- What is expected -
Look below for the line containing "foundation_ends();" and the line containing "bpy.data.objects.remove(obj)"; repeat exactly those two lines and all lines between them, and nothing else.

○ ○ ○ ○ ○ ○ ○

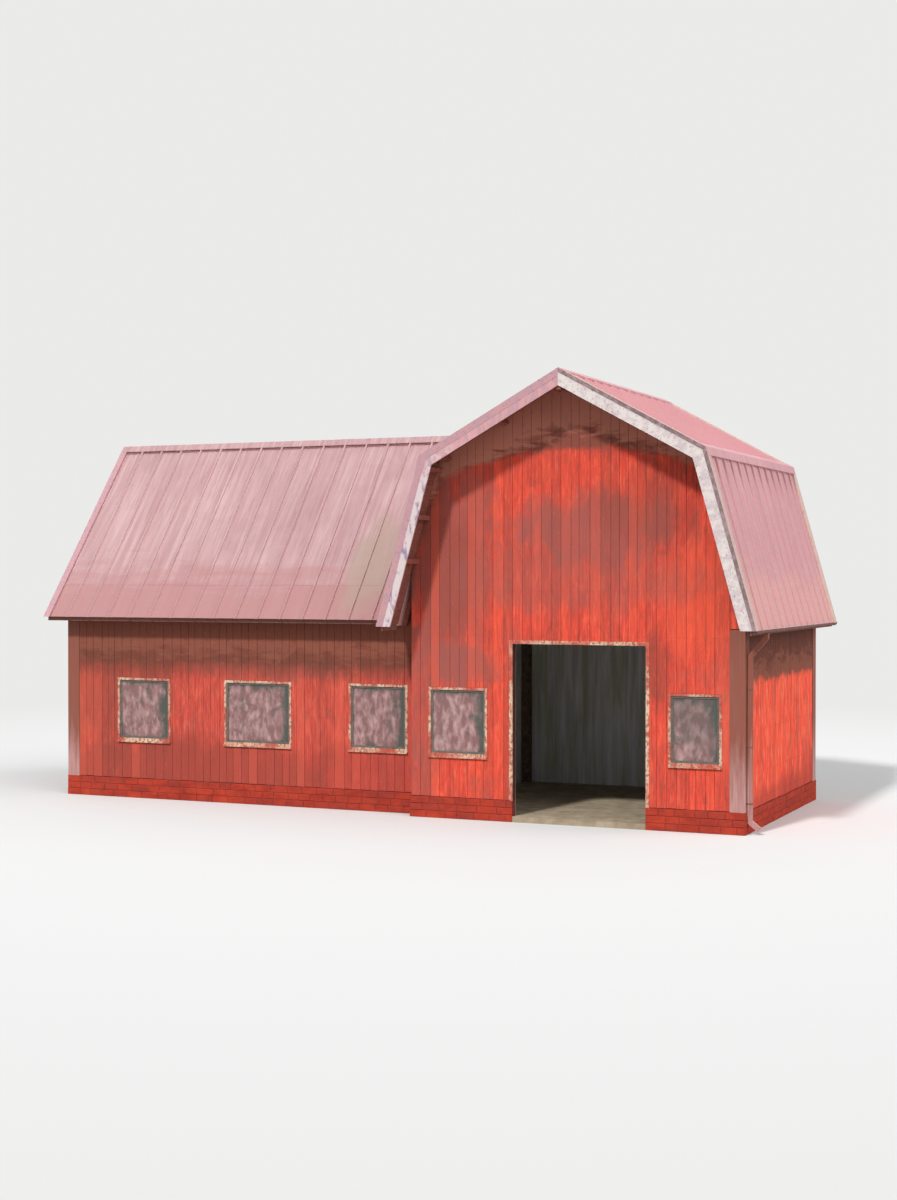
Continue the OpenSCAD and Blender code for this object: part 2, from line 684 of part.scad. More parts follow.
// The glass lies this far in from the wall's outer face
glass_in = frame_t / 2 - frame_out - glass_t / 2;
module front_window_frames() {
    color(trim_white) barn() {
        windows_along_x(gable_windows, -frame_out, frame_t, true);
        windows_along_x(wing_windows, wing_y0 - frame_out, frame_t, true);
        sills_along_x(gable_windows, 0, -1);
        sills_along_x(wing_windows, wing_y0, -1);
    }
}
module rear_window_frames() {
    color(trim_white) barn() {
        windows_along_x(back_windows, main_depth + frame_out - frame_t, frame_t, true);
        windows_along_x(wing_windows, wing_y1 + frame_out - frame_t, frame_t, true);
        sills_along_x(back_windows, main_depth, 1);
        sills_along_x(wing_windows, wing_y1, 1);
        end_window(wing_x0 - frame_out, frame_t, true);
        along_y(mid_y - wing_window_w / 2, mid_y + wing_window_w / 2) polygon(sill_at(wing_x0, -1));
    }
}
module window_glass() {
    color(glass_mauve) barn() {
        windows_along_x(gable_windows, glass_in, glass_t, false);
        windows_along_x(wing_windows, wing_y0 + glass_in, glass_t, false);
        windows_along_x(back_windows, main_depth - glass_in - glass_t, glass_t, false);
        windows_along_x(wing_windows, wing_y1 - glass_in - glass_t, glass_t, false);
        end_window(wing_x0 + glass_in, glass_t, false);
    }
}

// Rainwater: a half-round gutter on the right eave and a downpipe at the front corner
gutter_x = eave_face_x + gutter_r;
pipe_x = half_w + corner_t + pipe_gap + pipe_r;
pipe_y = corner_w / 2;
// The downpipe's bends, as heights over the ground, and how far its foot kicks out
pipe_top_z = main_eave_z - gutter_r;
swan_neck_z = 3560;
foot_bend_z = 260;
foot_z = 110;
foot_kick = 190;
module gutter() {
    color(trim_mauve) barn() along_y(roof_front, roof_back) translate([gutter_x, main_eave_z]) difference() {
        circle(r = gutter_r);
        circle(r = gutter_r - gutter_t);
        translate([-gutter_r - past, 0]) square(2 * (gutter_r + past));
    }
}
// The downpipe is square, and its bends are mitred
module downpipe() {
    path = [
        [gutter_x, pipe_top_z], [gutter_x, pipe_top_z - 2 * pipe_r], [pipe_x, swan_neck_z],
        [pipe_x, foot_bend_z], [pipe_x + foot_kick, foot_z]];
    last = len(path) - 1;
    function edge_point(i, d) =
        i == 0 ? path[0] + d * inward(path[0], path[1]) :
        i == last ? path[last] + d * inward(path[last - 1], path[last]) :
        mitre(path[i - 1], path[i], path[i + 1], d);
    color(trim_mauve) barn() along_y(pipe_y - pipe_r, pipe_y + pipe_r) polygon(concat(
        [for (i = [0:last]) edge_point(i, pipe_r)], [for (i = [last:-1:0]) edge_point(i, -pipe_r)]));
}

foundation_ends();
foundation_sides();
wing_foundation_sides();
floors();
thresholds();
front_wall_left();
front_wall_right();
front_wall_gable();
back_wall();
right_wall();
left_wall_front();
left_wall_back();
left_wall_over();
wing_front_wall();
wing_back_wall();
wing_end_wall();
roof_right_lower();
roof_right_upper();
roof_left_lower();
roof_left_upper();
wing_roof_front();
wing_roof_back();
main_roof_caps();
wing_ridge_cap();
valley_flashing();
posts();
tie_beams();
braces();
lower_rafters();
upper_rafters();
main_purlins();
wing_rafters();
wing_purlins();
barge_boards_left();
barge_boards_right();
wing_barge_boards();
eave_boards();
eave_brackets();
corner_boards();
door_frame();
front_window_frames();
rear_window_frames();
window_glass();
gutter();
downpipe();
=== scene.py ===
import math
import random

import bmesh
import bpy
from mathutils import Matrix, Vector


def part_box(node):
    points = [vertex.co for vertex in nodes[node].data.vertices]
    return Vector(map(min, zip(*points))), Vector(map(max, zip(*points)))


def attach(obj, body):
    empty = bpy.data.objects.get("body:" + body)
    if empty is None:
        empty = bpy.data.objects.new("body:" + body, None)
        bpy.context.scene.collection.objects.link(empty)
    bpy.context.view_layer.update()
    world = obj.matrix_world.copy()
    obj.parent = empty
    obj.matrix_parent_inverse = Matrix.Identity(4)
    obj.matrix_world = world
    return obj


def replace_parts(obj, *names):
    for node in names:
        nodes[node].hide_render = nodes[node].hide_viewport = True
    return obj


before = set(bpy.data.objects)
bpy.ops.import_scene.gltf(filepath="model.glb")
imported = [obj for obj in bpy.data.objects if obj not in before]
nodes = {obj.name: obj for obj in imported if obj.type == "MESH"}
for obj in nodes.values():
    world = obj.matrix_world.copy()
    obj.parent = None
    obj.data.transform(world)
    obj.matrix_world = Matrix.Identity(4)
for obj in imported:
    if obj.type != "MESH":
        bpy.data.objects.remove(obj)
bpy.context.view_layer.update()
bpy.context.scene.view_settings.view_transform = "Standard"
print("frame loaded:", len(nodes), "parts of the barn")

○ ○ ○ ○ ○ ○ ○

- The answer -
foundation_ends();
foundation_sides();
wing_foundation_sides();
floors();
thresholds();
front_wall_left();
front_wall_right();
front_wall_gable();
back_wall();
right_wall();
left_wall_front();
left_wall_back();
left_wall_over();
wing_front_wall();
wing_back_wall();
wing_end_wall();
roof_right_lower();
roof_right_upper();
roof_left_lower();
roof_left_upper();
wing_roof_front();
wing_roof_back();
main_roof_caps();
wing_ridge_cap();
valley_flashing();
posts();
tie_beams();
braces();
lower_rafters();
upper_rafters();
main_purlins();
wing_rafters();
wing_purlins();
barge_boards_left();
barge_boards_right();
wing_barge_boards();
eave_boards();
eave_brackets();
corner_boards();
door_frame();
front_window_frames();
rear_window_frames();
window_glass();
gutter();
downpipe();
=== scene.py ===
import math
import random

import bmesh
import bpy
from mathutils import Matrix, Vector


def part_box(node):
    points = [vertex.co for vertex in nodes[node].data.vertices]
    return Vector(map(min, zip(*points))), Vector(map(max, zip(*points)))


def attach(obj, body):
    empty = bpy.data.objects.get("body:" + body)
    if empty is None:
        empty = bpy.data.objects.new("body:" + body, None)
        bpy.context.scene.collection.objects.link(empty)
    bpy.context.view_layer.update()
    world = obj.matrix_world.copy()
    obj.parent = empty
    obj.matrix_parent_inverse = Matrix.Identity(4)
    obj.matrix_world = world
    return obj


def replace_parts(obj, *names):
    for node in names:
        nodes[node].hide_render = nodes[node].hide_viewport = True
    return obj


before = set(bpy.data.objects)
bpy.ops.import_scene.gltf(filepath="model.glb")
imported = [obj for obj in bpy.data.objects if obj not in before]
nodes = {obj.name: obj for obj in imported if obj.type == "MESH"}
for obj in nodes.values():
    world = obj.matrix_world.copy()
    obj.parent = None
    obj.data.transform(world)
    obj.matrix_world = Matrix.Identity(4)
for obj in imported:
    if obj.type != "MESH":
        bpy.data.objects.remove(obj)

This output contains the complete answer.